Things like unexpected changes to health insurance premiums can really mess with that budget. This month, I start paying on the Parent Plus loan that I had to take out during my daughter’s junior and senior years of college. I planned on that, but it means my budget is even more tight. To avoid the excessive health insurance premiums and possible federal health insurance subsidy issue, this year I avoided the federal Marketplace altogether. Instead of health insurance, I enrolled in a federally recognized health share for myself. I found an inexpensive health insurance plan for my son — and found out that I either misunderstood what the salespeople told me or I was lied to. His plan is a supplementary plan, not intended to be the health insurance plan. It also doesn’t cover his prescriptions or psychiatric care, something I was careful about when shopping for his insurance, so I know I was lied to in that case. His insurance is definitely not the plan I was told it would be. It sounded too good to be true and it was too good to be true, as is usually the case.
So, my son needs to find insurance that meets his needs. I have been asking him to come over to my place so we can look into a new plan for him, cancel the plan he has now. I can’t cancel his insurance because legally I am not allowed. I also want to see if he qualifies for a federal subsidy on his own, probably the way we can afford the insurance he needs. I have to pay for his insurance, 100% of it, per the divorce agreement.
He is avoiding me. Until yesterday, he ignored my phone calls and text messages. He has done that for weeks. I would have tried to get his mother involved, but wanted to give Nate a shot first, let him learn how to do it on his own. I have communicated the reason why it needs to be done this way. The open enrollment period ends this Saturday. It has to be started a few days before or else there will be trouble.

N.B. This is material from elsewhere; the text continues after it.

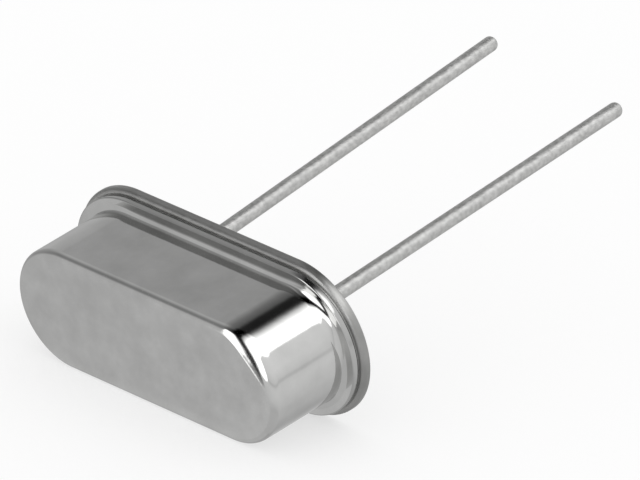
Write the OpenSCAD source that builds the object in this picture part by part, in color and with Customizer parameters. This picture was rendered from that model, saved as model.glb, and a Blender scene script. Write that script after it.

They both answered me, partially, yesterday. When I say partially, both said they received my messages. So I encouraged her (and said it has to be done) to work with him to get enrollment started in the next two days. I said I have to approve any plan enrollment before they enroll, as I have to get it approved for my employer to pay their portion.
The challenge isn’t just dealing with the health insurance itself. This would be difficult if the divorce had never happened. Dealing with it with all the angst of the divorce is making it a real challenge. Trying to get both my son and my wife to work on getting the health insurance questions resolved requires patience… and prayer.